Records shown:
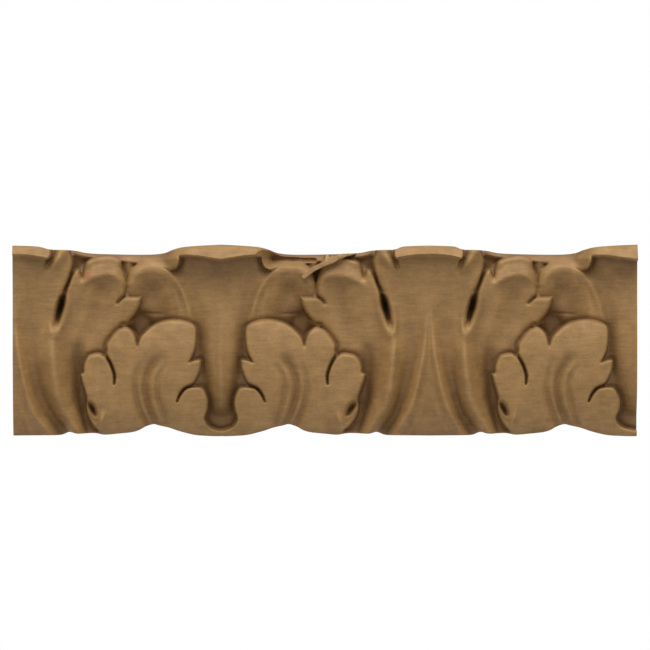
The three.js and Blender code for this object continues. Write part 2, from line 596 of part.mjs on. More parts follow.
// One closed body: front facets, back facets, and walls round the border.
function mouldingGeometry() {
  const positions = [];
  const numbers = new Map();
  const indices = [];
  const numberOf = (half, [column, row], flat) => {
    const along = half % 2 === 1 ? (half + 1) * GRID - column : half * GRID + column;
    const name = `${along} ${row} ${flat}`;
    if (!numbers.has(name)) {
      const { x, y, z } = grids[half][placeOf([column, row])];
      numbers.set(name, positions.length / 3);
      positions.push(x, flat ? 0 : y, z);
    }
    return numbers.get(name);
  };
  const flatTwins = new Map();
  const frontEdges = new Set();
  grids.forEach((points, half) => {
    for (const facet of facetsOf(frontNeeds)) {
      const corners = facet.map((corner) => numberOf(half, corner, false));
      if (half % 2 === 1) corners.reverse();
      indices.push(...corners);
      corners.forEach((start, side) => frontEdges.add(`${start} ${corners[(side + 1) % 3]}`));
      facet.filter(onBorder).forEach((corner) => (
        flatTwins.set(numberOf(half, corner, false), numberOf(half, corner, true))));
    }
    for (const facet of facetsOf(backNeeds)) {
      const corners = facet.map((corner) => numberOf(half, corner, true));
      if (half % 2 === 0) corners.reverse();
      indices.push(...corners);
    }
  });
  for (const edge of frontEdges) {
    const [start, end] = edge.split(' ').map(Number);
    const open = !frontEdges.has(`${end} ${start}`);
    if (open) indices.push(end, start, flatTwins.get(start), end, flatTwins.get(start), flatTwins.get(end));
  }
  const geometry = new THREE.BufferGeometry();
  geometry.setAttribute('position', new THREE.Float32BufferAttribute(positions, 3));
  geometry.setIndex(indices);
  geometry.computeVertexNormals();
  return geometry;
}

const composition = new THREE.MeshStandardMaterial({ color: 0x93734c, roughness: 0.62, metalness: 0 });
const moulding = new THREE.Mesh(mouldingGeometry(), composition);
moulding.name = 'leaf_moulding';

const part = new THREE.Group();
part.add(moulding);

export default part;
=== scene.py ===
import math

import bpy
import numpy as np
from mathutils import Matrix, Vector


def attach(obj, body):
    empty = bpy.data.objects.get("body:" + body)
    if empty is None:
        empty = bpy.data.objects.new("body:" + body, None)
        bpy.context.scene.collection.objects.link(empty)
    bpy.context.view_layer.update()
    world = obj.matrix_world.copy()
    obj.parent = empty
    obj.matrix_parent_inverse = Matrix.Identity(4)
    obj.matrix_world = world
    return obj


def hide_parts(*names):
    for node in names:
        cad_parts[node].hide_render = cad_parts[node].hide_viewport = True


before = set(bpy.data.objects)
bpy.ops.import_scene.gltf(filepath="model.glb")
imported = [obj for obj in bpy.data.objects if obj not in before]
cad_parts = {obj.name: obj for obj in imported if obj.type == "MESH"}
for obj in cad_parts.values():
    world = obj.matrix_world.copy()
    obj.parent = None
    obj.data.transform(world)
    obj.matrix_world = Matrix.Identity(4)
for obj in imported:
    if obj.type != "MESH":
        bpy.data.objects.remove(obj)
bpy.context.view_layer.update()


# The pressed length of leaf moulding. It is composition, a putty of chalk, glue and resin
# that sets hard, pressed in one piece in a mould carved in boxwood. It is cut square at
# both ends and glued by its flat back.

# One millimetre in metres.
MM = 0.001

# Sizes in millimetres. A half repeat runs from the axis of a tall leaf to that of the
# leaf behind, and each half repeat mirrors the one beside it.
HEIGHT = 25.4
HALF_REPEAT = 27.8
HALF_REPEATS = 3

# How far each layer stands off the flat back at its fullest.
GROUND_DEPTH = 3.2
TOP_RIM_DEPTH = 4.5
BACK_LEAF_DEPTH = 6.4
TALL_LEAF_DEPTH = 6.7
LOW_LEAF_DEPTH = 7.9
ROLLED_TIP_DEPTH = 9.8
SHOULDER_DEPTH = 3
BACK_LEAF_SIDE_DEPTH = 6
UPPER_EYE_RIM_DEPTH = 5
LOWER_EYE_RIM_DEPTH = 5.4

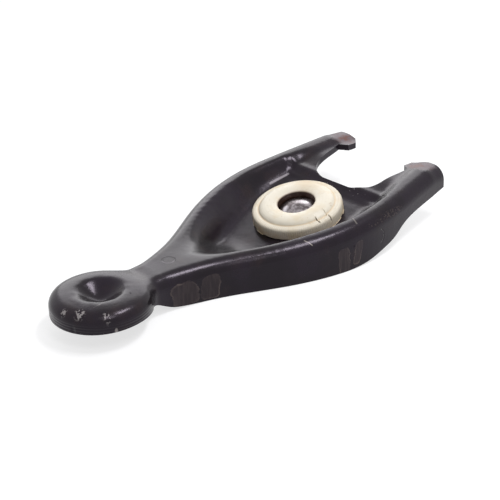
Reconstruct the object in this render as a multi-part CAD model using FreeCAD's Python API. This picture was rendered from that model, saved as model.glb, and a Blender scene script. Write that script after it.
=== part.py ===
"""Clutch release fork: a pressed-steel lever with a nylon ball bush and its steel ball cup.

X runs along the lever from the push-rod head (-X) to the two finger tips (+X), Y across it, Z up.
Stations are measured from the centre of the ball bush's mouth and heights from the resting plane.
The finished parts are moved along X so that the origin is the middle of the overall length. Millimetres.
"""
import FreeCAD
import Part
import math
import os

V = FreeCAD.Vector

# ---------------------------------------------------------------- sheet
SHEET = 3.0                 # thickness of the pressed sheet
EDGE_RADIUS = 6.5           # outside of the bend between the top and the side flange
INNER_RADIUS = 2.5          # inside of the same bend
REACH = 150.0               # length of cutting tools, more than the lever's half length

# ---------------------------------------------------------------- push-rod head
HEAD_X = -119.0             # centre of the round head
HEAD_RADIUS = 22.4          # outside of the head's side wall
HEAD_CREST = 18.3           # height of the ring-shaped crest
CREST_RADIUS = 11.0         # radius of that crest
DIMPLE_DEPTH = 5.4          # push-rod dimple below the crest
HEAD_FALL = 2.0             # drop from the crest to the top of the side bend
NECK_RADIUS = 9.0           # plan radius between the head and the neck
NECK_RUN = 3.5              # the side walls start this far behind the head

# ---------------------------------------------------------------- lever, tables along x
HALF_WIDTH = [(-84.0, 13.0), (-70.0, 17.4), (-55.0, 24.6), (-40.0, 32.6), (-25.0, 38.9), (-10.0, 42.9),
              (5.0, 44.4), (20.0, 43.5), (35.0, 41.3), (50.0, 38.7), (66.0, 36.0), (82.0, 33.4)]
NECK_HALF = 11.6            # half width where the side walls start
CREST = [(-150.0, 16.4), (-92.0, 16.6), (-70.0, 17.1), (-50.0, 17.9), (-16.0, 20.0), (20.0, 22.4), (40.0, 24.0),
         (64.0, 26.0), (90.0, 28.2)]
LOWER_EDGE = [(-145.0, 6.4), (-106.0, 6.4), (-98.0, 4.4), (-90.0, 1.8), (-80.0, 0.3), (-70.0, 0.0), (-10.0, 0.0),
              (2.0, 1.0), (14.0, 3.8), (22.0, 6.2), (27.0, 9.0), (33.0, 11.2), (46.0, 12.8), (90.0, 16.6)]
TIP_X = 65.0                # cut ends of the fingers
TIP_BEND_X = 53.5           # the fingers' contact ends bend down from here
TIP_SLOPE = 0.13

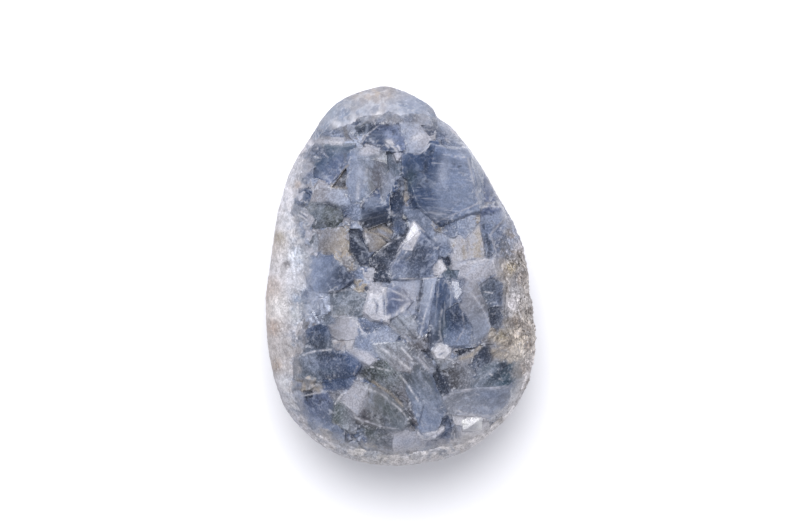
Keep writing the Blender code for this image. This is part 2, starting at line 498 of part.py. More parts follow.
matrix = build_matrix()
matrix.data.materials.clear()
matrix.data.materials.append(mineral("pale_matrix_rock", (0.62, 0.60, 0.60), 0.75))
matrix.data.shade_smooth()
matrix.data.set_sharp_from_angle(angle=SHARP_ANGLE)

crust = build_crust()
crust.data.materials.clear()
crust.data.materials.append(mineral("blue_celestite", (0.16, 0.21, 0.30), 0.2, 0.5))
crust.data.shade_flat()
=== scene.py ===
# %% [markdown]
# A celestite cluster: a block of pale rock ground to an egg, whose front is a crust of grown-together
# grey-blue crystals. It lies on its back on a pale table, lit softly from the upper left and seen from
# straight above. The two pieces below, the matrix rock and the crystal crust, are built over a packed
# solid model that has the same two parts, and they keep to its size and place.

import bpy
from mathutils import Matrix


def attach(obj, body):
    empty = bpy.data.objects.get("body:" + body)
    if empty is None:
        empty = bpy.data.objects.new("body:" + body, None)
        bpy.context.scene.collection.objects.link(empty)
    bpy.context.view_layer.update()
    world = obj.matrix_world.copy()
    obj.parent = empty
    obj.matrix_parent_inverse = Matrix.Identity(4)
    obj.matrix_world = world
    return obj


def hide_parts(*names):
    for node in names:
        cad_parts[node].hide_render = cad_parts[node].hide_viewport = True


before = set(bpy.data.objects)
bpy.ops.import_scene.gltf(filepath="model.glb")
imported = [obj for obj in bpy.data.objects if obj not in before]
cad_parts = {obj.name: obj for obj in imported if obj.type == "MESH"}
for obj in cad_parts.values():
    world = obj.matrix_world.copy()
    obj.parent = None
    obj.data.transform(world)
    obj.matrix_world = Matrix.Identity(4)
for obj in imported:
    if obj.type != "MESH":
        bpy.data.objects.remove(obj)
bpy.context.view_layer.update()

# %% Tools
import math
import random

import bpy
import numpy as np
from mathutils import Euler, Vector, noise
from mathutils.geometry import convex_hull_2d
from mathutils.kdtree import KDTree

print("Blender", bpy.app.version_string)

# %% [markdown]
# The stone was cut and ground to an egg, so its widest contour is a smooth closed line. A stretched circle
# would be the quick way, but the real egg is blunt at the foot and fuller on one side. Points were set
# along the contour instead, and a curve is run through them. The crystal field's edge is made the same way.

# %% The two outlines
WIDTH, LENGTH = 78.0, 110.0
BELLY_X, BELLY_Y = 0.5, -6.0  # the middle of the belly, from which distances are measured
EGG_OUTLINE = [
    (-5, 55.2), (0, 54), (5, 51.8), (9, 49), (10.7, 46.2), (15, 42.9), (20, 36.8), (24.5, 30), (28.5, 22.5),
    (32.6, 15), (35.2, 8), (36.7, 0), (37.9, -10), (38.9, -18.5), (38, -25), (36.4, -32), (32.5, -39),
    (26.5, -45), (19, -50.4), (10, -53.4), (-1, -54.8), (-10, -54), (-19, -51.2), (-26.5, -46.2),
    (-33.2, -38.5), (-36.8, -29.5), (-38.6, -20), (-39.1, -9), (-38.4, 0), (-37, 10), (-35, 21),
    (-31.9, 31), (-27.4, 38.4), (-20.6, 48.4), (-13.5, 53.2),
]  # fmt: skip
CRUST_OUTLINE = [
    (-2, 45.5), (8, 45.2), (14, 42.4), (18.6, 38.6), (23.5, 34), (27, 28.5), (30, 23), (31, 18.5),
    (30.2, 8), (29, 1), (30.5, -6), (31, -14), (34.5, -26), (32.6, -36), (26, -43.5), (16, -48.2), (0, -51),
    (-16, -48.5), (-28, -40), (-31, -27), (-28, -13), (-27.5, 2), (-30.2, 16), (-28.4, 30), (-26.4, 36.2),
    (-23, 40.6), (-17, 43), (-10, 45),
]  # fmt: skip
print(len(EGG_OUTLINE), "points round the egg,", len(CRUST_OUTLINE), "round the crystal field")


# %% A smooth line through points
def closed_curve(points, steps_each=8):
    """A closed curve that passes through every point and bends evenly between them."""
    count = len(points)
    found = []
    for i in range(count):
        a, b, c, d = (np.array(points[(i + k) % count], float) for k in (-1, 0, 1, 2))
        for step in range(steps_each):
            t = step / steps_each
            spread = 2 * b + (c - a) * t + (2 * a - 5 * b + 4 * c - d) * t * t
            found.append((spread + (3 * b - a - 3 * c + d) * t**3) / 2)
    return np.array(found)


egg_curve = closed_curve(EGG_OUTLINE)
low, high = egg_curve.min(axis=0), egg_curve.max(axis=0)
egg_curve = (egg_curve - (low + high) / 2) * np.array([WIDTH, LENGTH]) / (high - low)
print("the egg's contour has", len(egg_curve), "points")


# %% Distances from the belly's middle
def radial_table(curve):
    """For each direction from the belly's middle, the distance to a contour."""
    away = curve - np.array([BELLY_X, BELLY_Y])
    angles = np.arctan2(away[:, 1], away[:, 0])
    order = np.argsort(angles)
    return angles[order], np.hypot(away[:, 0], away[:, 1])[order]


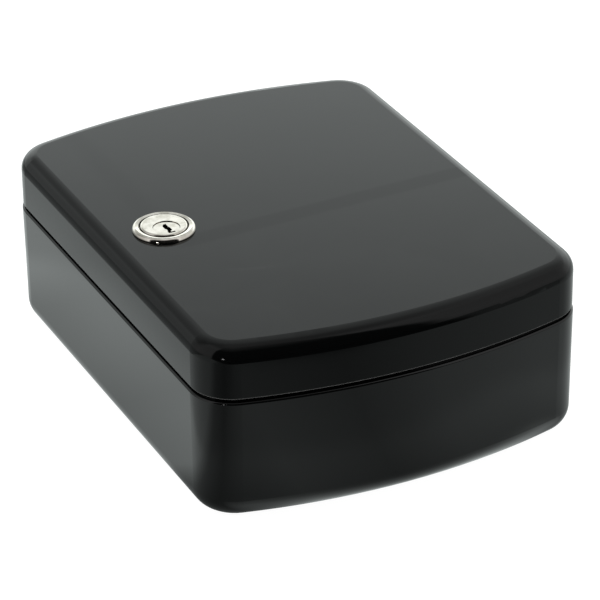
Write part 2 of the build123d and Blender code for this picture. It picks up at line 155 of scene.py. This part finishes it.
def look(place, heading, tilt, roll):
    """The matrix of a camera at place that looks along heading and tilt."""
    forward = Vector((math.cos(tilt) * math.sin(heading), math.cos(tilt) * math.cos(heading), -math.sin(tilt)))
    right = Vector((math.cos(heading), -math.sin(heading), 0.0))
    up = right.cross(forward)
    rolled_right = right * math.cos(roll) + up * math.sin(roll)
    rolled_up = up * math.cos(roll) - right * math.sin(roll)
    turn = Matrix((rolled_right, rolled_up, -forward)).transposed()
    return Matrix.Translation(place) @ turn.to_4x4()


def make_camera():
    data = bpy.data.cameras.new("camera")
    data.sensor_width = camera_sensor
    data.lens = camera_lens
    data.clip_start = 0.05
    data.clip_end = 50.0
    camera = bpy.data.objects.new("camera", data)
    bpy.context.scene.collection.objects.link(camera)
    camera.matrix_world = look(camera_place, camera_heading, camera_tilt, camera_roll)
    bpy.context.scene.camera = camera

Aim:
Set down exactly what runs from the line with "Write part 2 of" to the last line of the data above, including both of those lines and no others.

Response to this task:
Write part 2 of the build123d and Blender code for this picture. It picks up at line 155 of scene.py. This part finishes it.
def look(place, heading, tilt, roll):
    """The matrix of a camera at place that looks along heading and tilt."""
    forward = Vector((math.cos(tilt) * math.sin(heading), math.cos(tilt) * math.cos(heading), -math.sin(tilt)))
    right = Vector((math.cos(heading), -math.sin(heading), 0.0))
    up = right.cross(forward)
    rolled_right = right * math.cos(roll) + up * math.sin(roll)
    rolled_up = up * math.cos(roll) - right * math.sin(roll)
    turn = Matrix((rolled_right, rolled_up, -forward)).transposed()
    return Matrix.Translation(place) @ turn.to_4x4()


def make_camera():
    data = bpy.data.cameras.new("camera")
    data.sensor_width = camera_sensor
    data.lens = camera_lens
    data.clip_start = 0.05
    data.clip_end = 50.0
    camera = bpy.data.objects.new("camera", data)
    bpy.context.scene.collection.objects.link(camera)
    camera.matrix_world = look(camera_place, camera_heading, camera_tilt, camera_roll)
    bpy.context.scene.camera = camera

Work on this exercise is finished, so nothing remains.